WaterVIB: Learning Minimal Sufficient Watermark Representations via Variational Information Bottleneck
Haoyuan He , Yu Zheng , Jie Zhou , Jiwen Lu
Published on arXiv
2602.21508
Output Integrity Attack
OWASP ML Top 10 — ML09
Key Finding
WaterVIB achieves superior zero-shot resilience against unknown diffusion-based editing attacks, significantly outperforming existing state-of-the-art robust watermarking methods.
WaterVIB
Novel technique introduced
Robust watermarking is critical for intellectual property protection, whereas existing methods face a severe vulnerability against regeneration-based AIGC attacks. We identify that existing methods fail because they entangle the watermark with high-frequency cover texture, which is susceptible to being rewritten during generative purification.

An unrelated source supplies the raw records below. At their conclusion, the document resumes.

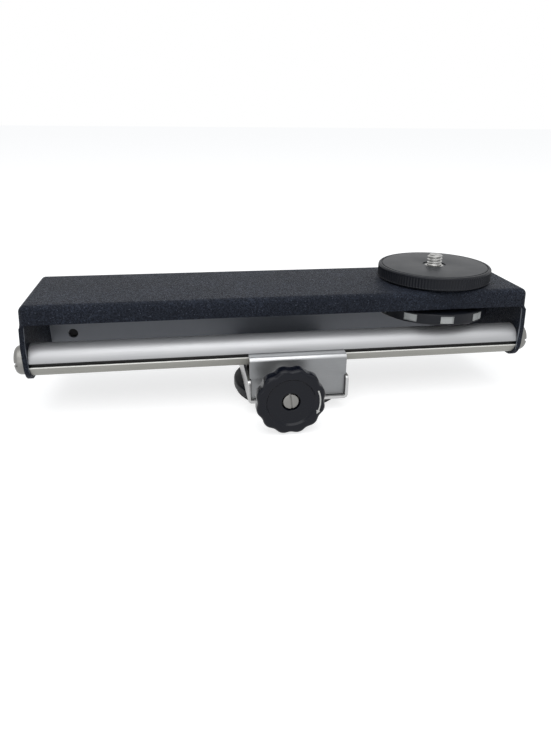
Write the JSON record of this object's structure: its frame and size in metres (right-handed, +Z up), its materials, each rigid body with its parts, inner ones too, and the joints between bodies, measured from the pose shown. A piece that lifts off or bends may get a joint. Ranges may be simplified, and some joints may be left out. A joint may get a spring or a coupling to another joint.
{
  "type": "macro focusing rail",
  "caption": "Sliding camera rail: a black bridge over a grooved rod that runs in a clamped tripod carriage, with a turning camera platform and thumb-wheel camera screw.",
  "frame": {"origin": "centre of the tripod thread's mouth, on the underside of the base", "axes": "+X along the rail towards the camera platform, +Y away from the clamp knob, +Z up along the tripod thread"},
  "size_m": [0.2124, 0.0702, 0.0582],
  "materials": {
    "wrinkle_black": "black wrinkle paint on sheet metal",
    "bright_rod": "drawn and polished rod",
    "satin_aluminium": "satin brushed aluminium sheet",
    "jaw_aluminium": "satin anodised aluminium sheet",
    "black_anodised": "black anodised turned aluminium",
    "wheel_black": "black wheel with bare notch floors",
    "platform_pad": "smooth dark grey pad",
    "camera_stud": "turned steel camera thread",
    "nickel_screws": "nickel-plated screws",
    "zinc_steel": "zinc-plated turned steel",
    "spring_steel": "drawn spring wire",
    "fibre_washer": "black fibre",
    "rubber": "black rubber",
    "knob_black": "black moulded plastic, satin"
  },
  "bodies": {
    "carriage": {"base_channel": "satin_aluminium", "base_disc": "black_anodised", "base_pad": "rubber", "tripod_bush": "zinc_steel", "rear_jaw": "satin_aluminium", "jaw_rivet_left": "nickel_screws", "jaw_rivet_right": "nickel_screws", "clamp_nut": "zinc_steel", "jaw_spring": "spring_steel"},
    "rail": {"bridge": "wrinkle_black", "rail_rod": "bright_rod", "end_screw_left": "nickel_screws", "end_screw_right": "nickel_screws", "platform_hub": "satin_aluminium", "hub_ring": "zinc_steel", "friction_washer": "fibre_washer"},
    "platform": {"platform_disc": "black_anodised", "platform_pad": "platform_pad"},
    "camera_screw": {"camera_stud": "camera_stud", "thumb_wheel": "wheel_black", "wheel_screw": "nickel_screws", "wheel_washer": "zinc_steel"},
    "jaw": {"front_jaw": "jaw_aluminium"},
    "clamp": {"clamp_knob": "knob_black", "clamp_screw": "nickel_screws", "clamp_sleeve": "zinc_steel", "clamp_washer": "zinc_steel"}
  },
  "joints": [
    {"name": "rail_slide", "type": "slide", "parent": "carriage", "child": "rail", "axis": [1, 0, 0], "range_m": [-0.0759, 0.0839]},
    {"name": "jaw_travel", "type": "slide", "parent": "carriage", "child": "jaw", "axis": [0, -1, 0], "range_m": [0, 0.0006]},
    {"name": "clamp_turn", "type": "hinge", "parent": "jaw", "child": "clamp", "pos_m": [-0.0063, -0.0135, 0.01365], "axis": [0, -1, 0], "range_deg": [0, 270]},
    {"name": "platform_turn", "type": "hinge", "parent": "rail", "child": "platform", "pos_m": [0.0644, 0.002, 0.0482], "axis": [0, 0, 1], "continuous": true},
    {"name": "camera_screw_turn", "type": "hinge", "parent": "rail", "child": "camera_screw", "pos_m": [0.0644, 0.002, 0.0385], "axis": [0, 0, 1], "continuous": true}
  ],
  "couplings": [
    {"joint": "clamp_turn", "follows": "jaw_travel", "rad_per_m": 7853.9}
  ]
}
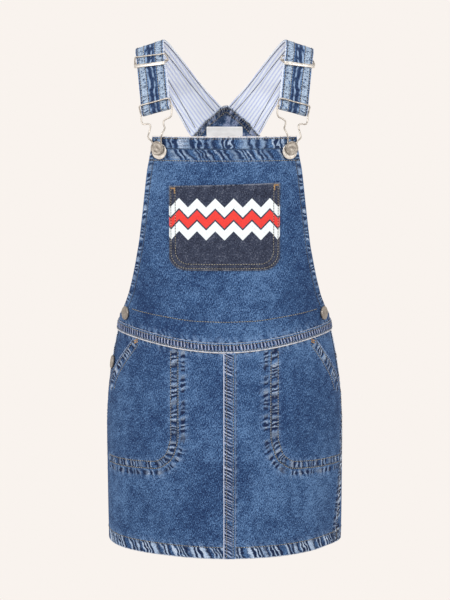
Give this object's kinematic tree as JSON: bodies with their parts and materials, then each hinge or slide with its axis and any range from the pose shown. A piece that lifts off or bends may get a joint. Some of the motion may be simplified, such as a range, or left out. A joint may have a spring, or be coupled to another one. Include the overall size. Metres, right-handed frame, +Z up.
{
  "type": "denim pinafore dress",
  "caption": "Child's sleeveless denim pinafore dress with a bib, a chest pocket, buckled shoulder straps and a short straight skirt, filled out as if worn.",
  "frame": {"origin": "midway between the two shoulder straps, level with the underside of their highest points", "axes": "+Z up, -Y towards the front of the wearer, +X to the right as seen from the front"},
  "size_m": [0.3041, 0.2171, 0.64],
  "materials": {
    "denim": "stone-washed mid blue twill",
    "pocket_cloth": "navy canvas",
    "lining": "fine blue and white stripe",
    "label": "smooth white ribbon",
    "metal": "satin nickel"
  },
  "bodies": {
    "root": {"bib": "denim", "chest_pocket": "pocket_cloth", "back": "denim", "yoke_facing": "denim", "yoke_label": "label", "waist_strip_front": "denim", "waist_strip_back": "denim", "centre_front_seam": "denim", "skirt_back": "denim", "skirt_front_left": "denim", "skirt_front_right": "denim", "hip_pocket_left": "denim", "hip_pocket_right": "denim", "strap_left": "denim", "strap_right": "denim", "strap_lining_left": "lining", "strap_lining_right": "lining", "slider_left": "metal", "slider_right": "metal", "hook_left": "metal", "hook_right": "metal", "bib_button_left": "metal", "bib_button_right": "metal", "side_button_upper_left": "metal", "side_button_upper_right": "metal", "side_button_lower_left": "metal", "side_button_lower_right": "metal"}
  },
  "joints": []
}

To address this, we propose WaterVIB, a theoretically grounded framework that reformulates the encoder as an information sieve via the Variational Information Bottleneck. Instead of overfitting to fragile cover details, our approach forces the model to learn a Minimal Sufficient Statistic of the message. This effectively filters out redundant cover nuances prone to generative shifts, retaining only the essential signal invariant to regeneration. We theoretically prove that optimizing this bottleneck is a necessary condition for robustness against distribution-shifting attacks. Extensive experiments demonstrate that WaterVIB significantly outperforms state-of-the-art methods, achieving superior zero-shot resilience against unknown diffusion-based editing.
Key Contributions
- WaterVIB framework that reformulates the watermark encoder as an information sieve using the Variational Information Bottleneck, forcing it to learn a Minimal Sufficient Statistic of the message rather than entangling it with fragile high-frequency cover texture
- Theoretical proof that optimizing the VIB bottleneck is a necessary condition for robustness against distribution-shifting (regeneration-based) attacks
- Zero-shot resilience against unknown diffusion-based editing, outperforming state-of-the-art watermarking methods across six AIGC editing benchmarks
🛡️ Threat Analysis
WaterVIB is a content watermarking defense: it embeds watermarks in image outputs for copyright protection and provenance, and defends specifically against regeneration-based AIGC attacks (diffusion models) that erase those watermarks — classic output integrity / watermark robustness against removal attacks.